Published: Art Monthly, September 2019


All His Ghosts Must Do My Bidding 

Wysing Arts Centre Cambridge 7 July to 25 August


The master sorcerer goes out, leaving his apprentice alone to clean the workshop. Now, at last, the apprentice can call on the master’s spells and says, ‘All his ghosts must do my bidding’. In Johann von Goethe’s original 1779 Sorcerer’s Apprentice, the master returns and restores order after the apprentice wreaks havoc, but in the version curator John Eng Kiet Bloomfield imagines, there is no master, the apprentice is free to experiment without restriction, free to unleash chaos. Marking Wysing’s 30th anniversary, this alumni show, featuring 16 artists from previous exhibitions and residencies, considers ‘art as magic, artists as magicians, and the studio as a magical site’, asking who gets be the sorcerer, if no one needs to be the apprentice.

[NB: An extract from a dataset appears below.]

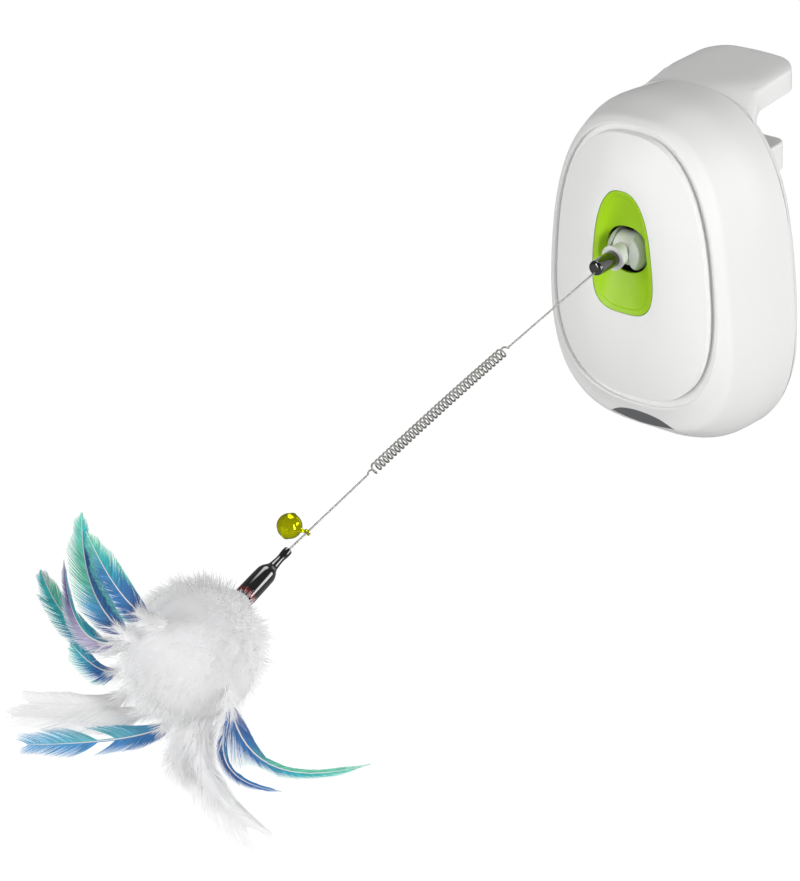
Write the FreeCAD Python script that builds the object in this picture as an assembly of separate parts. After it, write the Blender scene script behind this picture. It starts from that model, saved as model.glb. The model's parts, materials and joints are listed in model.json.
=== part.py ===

If we think of art as magic, it is no longer simply a vehicle of meaning, it becomes something with agency, consciousness and desire, intelligence and intention, as WJT Mitchell says in the 1996 essay ‘What Do Pictures Really Want?’. Stuck on the reception windows, Olivier Castel’s postcards outline plans for various installations across Wysing, never realised because they were too expensive or large-scale. Tools for Wysing (Messages to the Public), 2014-2019, for instance, pictures a screen in a field drawn in colour pencil. Then, below, a written note proposing to install one of Jenny Holzer’s luminous Times Square billboards in the north-eastern field. A scattering of salt beneath the postcards suggests transformative potential, as if Holzer’s billboard might be conjured into Cambridgeshire’s greenbelt. Melika Ngombe Kolongo’s 2018 audio installation Resonance (Forced Vibrations) draws on Bantu-Kongo cosmology. Photos perhaps of a lunar surface hang from the ceiling, like satellites, catching otherwise inaudible celestial murmurings. Rumbling, whirring, spiralling tones beckon you to the astral plane. Mounted on a wooden structure in the gallery, Phil Root’s painting Ten of Wands, 2011, depicts a figure, maybe an artist in the studio, struggling to cling to a bunch of battening, as if picturing the making of the painting’s wooden support, a haunting proleptic image. It’s as if the artist had been cursed, forever stuck spellbound inside their own painting, always never finished. Root’s work suggests that artists don’t lead the enchanted lives suggested by the exhibition. The studio doesn’t exist outside the constant pressure to make money, to produce, to strive and to achieve.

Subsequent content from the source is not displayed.